Beginning in 1943, she appeared in 15 films in 10 years, including "Irish Eyes Are Smiling" (1944) and "The Girl Next Door" (1953), her last film, which was considered one of her best.
The blond, blue-eyed Haver was called the "pocket Grable" after she was paired with the screen legend in "The Dolly Sisters" (1945). The movie featured "sassy hokum" and "two lovely stars," according to "Leonard Maltin's Classic Movie Guide."
The 19-year-old actress met MacMurray, 37, on the set of "Where Do We Go From Here?" (1945), the only movie they would make together.
She married him on screen but off-screen nuptials would have to wait: MacMurray was a happily married family man.
Haver's first marriage, in 1947 to Jimmy Zito, a trumpeter she met when she sang as a teenager with a big band orchestra, lasted less than a year.
In 1949, she was engaged for a second time to dentist John Duzik. He died in her arms after what was supposed to be routine surgery.
Several years later, Haver broke her $3,500-a-week contract with 20th Century Fox and spent eight months as a novice nun in the Sisters of Charity convent in Xavier, Kan.

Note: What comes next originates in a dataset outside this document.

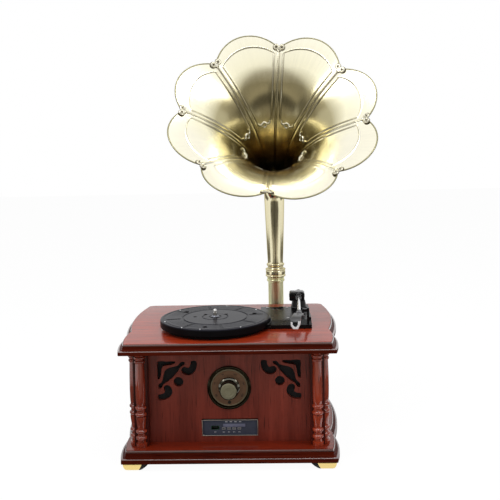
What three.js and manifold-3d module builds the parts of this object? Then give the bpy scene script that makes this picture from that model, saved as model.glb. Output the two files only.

When she left, she said she "did not have the physical strength to withstand the strain of religious life," according to the "Encyclopedia of Popular Music."
She soon met up again with MacMurray — whose first wife, Lillian Lamont, had died in 1953 after 17 years of marriage — at a 1953 New Year's Eve party. They were married June 28, 1954, at the Ojai Valley Inn.
By December 1956, they had expanded their family, which included MacMurray's two children from his first marriage, by adopting twin girls.
Haver would not make another film.
"I'm a mother now," she said. "I'm needed at home."